START DATA BLOCK

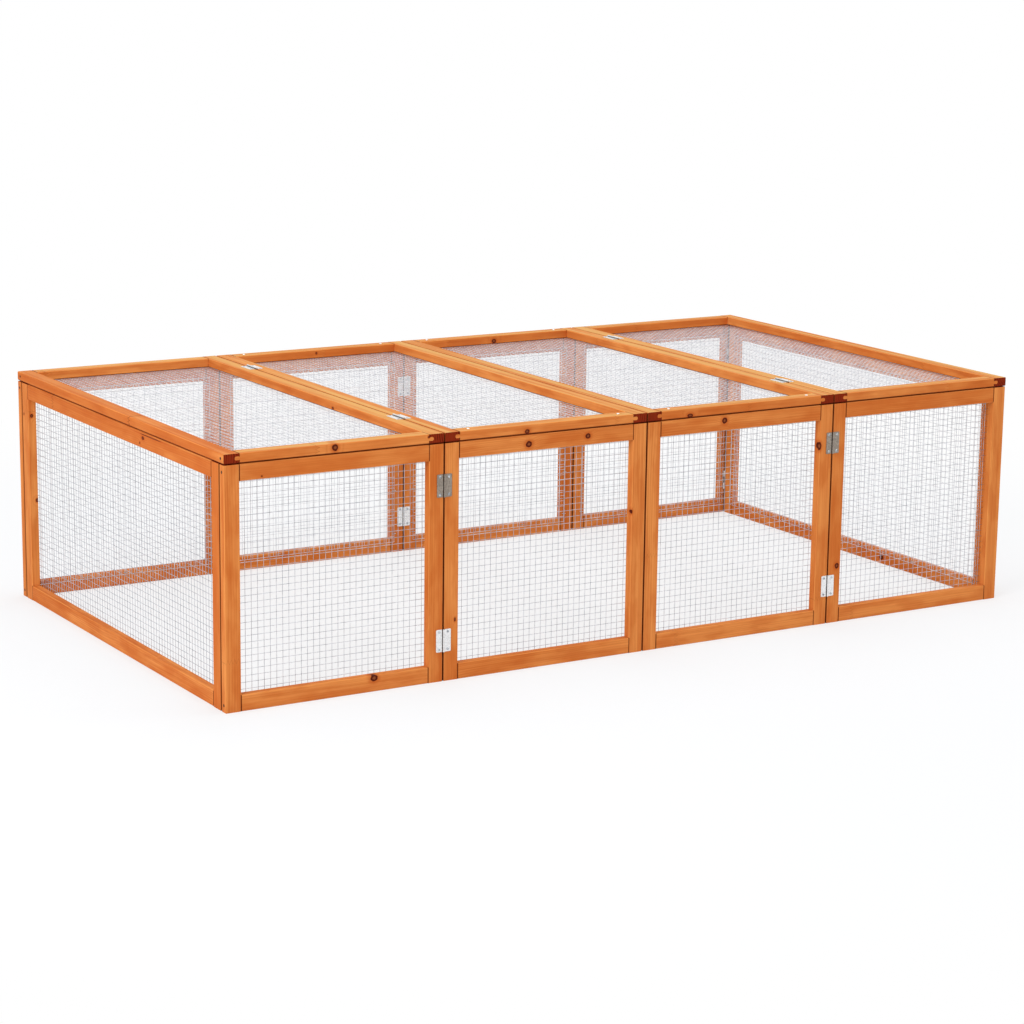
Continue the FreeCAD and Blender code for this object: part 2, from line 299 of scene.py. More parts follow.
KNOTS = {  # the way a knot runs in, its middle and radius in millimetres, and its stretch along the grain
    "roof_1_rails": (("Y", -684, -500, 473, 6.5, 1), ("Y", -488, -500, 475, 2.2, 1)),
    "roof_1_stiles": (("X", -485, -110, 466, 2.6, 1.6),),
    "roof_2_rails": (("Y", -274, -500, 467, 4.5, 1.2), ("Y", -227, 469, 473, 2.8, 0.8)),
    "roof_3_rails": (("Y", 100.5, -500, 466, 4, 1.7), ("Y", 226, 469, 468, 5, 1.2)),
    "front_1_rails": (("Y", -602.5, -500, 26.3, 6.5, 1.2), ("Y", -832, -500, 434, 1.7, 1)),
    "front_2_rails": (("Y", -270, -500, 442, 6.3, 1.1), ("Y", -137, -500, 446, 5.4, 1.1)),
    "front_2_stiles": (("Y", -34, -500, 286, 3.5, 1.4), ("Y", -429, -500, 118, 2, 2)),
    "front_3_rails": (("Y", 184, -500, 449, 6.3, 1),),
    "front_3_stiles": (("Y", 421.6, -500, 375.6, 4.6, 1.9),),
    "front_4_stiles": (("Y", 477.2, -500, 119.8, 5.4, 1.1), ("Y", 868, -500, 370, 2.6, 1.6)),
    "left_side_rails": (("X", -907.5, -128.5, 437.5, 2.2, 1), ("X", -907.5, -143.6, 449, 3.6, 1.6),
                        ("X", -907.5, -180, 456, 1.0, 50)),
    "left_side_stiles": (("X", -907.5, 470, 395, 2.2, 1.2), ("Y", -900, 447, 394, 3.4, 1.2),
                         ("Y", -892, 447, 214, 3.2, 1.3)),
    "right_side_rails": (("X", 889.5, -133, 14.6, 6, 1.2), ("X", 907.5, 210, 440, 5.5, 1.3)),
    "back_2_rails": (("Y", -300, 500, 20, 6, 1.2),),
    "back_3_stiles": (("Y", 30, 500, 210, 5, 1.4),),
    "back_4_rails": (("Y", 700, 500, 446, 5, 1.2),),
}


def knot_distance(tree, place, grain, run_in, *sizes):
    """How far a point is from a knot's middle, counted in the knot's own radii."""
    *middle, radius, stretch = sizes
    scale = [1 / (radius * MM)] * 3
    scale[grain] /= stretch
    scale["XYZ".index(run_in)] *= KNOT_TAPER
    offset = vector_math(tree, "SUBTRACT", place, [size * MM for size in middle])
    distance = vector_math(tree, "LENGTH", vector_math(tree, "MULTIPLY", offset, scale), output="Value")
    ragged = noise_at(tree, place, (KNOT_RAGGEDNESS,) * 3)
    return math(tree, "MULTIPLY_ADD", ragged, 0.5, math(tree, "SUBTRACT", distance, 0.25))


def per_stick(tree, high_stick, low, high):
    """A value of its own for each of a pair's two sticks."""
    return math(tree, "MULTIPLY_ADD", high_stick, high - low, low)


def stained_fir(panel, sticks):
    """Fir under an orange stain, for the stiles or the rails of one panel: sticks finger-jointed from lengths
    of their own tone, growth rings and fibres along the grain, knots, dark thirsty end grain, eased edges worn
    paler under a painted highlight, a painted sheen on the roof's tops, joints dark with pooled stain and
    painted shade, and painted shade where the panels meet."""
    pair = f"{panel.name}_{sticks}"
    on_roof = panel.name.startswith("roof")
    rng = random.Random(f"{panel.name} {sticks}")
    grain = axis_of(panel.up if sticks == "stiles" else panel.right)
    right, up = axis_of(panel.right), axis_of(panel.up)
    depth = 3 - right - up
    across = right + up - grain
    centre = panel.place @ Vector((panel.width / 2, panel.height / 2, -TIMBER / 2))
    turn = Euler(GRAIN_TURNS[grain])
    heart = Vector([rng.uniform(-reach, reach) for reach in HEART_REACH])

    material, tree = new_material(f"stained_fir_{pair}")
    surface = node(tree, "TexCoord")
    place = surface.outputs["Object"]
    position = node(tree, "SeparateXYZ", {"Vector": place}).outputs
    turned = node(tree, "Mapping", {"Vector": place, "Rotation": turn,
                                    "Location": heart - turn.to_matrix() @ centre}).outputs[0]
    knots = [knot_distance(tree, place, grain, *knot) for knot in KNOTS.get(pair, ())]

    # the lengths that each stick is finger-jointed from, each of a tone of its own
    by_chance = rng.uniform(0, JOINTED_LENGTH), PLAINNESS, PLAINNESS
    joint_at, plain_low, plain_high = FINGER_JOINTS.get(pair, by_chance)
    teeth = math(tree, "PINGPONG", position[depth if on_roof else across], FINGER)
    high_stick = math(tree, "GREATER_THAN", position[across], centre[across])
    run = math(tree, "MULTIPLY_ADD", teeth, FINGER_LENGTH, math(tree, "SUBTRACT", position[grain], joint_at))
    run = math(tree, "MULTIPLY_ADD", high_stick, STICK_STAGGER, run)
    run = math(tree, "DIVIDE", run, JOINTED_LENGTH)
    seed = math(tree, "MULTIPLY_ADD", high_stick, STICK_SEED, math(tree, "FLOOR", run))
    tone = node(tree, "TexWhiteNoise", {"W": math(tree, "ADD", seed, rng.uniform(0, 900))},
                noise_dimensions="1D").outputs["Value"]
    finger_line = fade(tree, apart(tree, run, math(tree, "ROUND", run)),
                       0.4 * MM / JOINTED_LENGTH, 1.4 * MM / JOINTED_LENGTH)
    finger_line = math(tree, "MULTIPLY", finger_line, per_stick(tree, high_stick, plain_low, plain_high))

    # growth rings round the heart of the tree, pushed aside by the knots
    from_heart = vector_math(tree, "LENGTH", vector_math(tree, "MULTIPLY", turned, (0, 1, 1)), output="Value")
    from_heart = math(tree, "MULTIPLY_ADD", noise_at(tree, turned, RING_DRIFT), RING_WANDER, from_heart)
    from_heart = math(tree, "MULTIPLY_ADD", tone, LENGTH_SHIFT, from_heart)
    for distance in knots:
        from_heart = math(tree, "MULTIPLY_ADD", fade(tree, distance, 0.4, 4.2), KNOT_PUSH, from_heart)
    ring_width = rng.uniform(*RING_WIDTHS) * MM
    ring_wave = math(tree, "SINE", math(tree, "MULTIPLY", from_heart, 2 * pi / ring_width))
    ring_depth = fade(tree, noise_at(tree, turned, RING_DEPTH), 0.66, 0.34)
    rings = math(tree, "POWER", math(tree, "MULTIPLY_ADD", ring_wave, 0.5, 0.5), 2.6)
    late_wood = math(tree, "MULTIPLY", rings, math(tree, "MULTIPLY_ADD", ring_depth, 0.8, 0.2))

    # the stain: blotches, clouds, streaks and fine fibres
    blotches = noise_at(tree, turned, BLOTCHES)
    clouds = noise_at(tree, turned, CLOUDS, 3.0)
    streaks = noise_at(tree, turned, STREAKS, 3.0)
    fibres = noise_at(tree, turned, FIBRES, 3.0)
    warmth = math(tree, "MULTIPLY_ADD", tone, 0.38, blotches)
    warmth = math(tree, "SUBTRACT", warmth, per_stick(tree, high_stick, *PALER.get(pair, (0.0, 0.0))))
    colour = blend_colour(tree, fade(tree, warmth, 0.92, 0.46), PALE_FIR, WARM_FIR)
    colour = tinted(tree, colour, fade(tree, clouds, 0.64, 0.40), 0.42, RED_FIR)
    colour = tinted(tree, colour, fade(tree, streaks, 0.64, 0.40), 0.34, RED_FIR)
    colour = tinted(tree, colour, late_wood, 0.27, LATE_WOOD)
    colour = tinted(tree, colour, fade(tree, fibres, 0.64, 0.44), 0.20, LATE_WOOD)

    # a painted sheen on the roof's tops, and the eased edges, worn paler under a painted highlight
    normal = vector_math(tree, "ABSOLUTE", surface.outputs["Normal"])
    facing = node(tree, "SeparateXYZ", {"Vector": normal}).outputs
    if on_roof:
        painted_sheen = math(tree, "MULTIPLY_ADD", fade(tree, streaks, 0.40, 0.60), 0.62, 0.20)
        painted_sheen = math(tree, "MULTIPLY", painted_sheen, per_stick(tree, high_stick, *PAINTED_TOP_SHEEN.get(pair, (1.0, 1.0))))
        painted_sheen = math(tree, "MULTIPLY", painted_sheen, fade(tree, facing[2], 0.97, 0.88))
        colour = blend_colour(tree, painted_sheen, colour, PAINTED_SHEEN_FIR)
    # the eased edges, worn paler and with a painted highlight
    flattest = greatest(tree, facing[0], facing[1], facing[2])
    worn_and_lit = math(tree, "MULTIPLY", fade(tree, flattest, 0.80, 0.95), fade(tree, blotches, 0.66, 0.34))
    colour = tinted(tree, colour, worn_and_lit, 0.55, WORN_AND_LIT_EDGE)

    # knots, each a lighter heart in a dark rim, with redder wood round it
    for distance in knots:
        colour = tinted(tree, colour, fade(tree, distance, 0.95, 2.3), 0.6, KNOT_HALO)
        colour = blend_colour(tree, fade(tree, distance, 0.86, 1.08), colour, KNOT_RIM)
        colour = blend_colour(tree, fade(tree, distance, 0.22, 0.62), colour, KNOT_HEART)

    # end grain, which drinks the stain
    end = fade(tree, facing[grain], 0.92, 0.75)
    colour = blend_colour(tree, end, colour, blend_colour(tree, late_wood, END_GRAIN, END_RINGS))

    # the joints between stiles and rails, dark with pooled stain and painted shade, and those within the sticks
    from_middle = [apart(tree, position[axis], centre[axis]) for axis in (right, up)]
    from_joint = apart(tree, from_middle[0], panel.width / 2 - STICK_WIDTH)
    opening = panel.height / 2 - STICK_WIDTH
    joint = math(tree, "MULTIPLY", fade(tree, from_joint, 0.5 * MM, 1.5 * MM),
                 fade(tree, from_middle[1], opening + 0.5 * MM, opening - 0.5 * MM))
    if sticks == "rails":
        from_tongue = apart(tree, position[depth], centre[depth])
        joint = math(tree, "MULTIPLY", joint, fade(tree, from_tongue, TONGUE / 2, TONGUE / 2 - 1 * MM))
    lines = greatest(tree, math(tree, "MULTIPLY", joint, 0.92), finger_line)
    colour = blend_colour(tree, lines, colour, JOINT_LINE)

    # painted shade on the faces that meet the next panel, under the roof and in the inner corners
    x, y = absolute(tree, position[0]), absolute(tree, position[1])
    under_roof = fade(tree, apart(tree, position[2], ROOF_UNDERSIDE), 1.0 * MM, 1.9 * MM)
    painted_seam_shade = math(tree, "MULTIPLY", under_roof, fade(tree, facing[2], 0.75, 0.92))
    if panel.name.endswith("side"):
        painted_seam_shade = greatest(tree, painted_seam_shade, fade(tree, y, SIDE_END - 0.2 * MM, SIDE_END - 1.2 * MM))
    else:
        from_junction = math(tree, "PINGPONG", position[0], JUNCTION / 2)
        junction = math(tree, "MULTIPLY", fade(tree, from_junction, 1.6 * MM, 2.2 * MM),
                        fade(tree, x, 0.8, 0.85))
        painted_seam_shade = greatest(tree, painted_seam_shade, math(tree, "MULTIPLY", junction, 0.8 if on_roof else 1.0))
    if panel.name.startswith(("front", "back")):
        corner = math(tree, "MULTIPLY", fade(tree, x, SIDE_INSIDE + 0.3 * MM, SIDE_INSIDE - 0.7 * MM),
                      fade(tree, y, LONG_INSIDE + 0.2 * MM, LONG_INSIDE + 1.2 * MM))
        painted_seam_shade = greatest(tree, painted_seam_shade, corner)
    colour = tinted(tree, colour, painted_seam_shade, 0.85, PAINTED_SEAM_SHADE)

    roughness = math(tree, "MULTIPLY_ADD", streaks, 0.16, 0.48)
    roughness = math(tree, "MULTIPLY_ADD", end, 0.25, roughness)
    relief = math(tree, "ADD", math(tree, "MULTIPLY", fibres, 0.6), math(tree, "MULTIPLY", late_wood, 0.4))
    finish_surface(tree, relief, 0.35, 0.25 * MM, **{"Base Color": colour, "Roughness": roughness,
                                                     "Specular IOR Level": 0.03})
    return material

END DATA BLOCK

* [GOAL OF THE EXERCISE] Emit, unaltered, the lines from the top of the listing down through the line that holds "- low, low)"; emit nothing else.

* [CORRECT ANSWER]
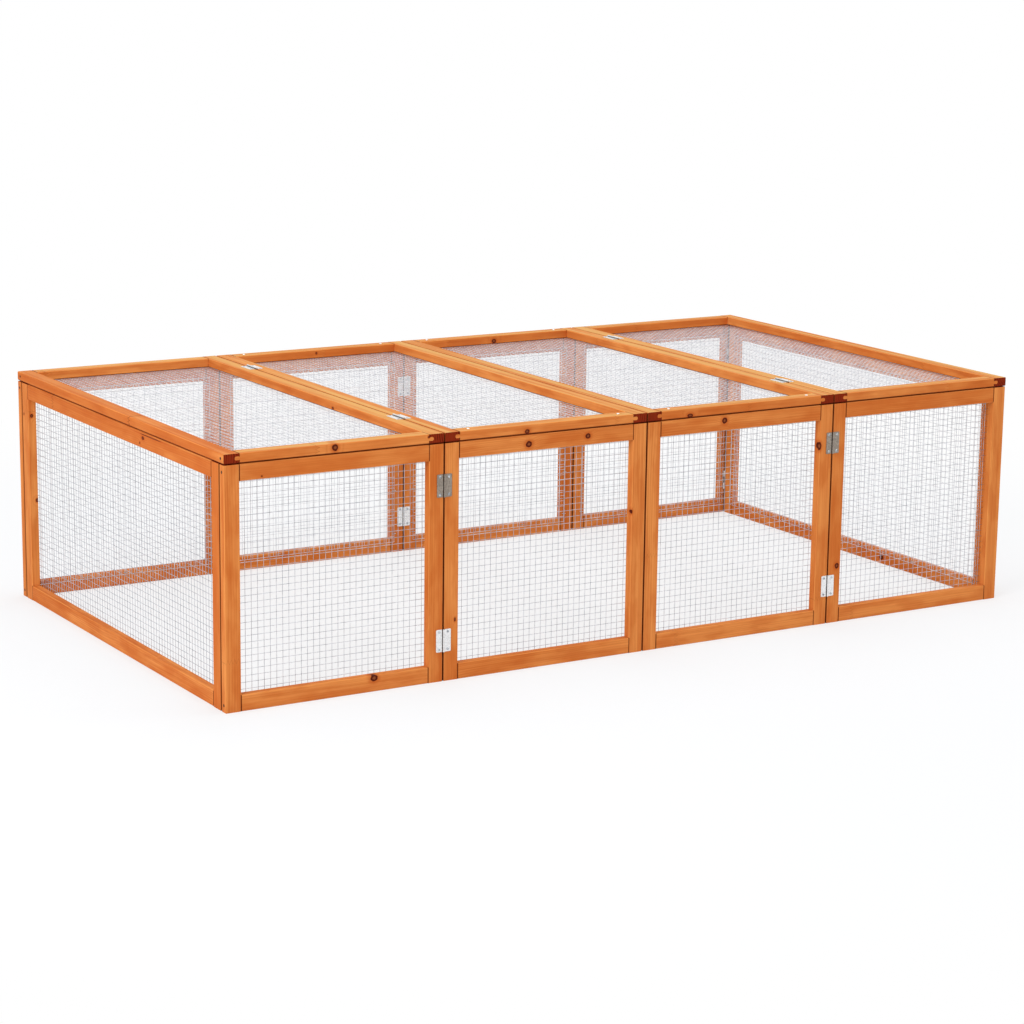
Continue the FreeCAD and Blender code for this object: part 2, from line 299 of scene.py. More parts follow.
KNOTS = {  # the way a knot runs in, its middle and radius in millimetres, and its stretch along the grain
    "roof_1_rails": (("Y", -684, -500, 473, 6.5, 1), ("Y", -488, -500, 475, 2.2, 1)),
    "roof_1_stiles": (("X", -485, -110, 466, 2.6, 1.6),),
    "roof_2_rails": (("Y", -274, -500, 467, 4.5, 1.2), ("Y", -227, 469, 473, 2.8, 0.8)),
    "roof_3_rails": (("Y", 100.5, -500, 466, 4, 1.7), ("Y", 226, 469, 468, 5, 1.2)),
    "front_1_rails": (("Y", -602.5, -500, 26.3, 6.5, 1.2), ("Y", -832, -500, 434, 1.7, 1)),
    "front_2_rails": (("Y", -270, -500, 442, 6.3, 1.1), ("Y", -137, -500, 446, 5.4, 1.1)),
    "front_2_stiles": (("Y", -34, -500, 286, 3.5, 1.4), ("Y", -429, -500, 118, 2, 2)),
    "front_3_rails": (("Y", 184, -500, 449, 6.3, 1),),
    "front_3_stiles": (("Y", 421.6, -500, 375.6, 4.6, 1.9),),
    "front_4_stiles": (("Y", 477.2, -500, 119.8, 5.4, 1.1), ("Y", 868, -500, 370, 2.6, 1.6)),
    "left_side_rails": (("X", -907.5, -128.5, 437.5, 2.2, 1), ("X", -907.5, -143.6, 449, 3.6, 1.6),
                        ("X", -907.5, -180, 456, 1.0, 50)),
    "left_side_stiles": (("X", -907.5, 470, 395, 2.2, 1.2), ("Y", -900, 447, 394, 3.4, 1.2),
                         ("Y", -892, 447, 214, 3.2, 1.3)),
    "right_side_rails": (("X", 889.5, -133, 14.6, 6, 1.2), ("X", 907.5, 210, 440, 5.5, 1.3)),
    "back_2_rails": (("Y", -300, 500, 20, 6, 1.2),),
    "back_3_stiles": (("Y", 30, 500, 210, 5, 1.4),),
    "back_4_rails": (("Y", 700, 500, 446, 5, 1.2),),
}


def knot_distance(tree, place, grain, run_in, *sizes):
    """How far a point is from a knot's middle, counted in the knot's own radii."""
    *middle, radius, stretch = sizes
    scale = [1 / (radius * MM)] * 3
    scale[grain] /= stretch
    scale["XYZ".index(run_in)] *= KNOT_TAPER
    offset = vector_math(tree, "SUBTRACT", place, [size * MM for size in middle])
    distance = vector_math(tree, "LENGTH", vector_math(tree, "MULTIPLY", offset, scale), output="Value")
    ragged = noise_at(tree, place, (KNOT_RAGGEDNESS,) * 3)
    return math(tree, "MULTIPLY_ADD", ragged, 0.5, math(tree, "SUBTRACT", distance, 0.25))


def per_stick(tree, high_stick, low, high):
    """A value of its own for each of a pair's two sticks."""
    return math(tree, "MULTIPLY_ADD", high_stick, high - low, low)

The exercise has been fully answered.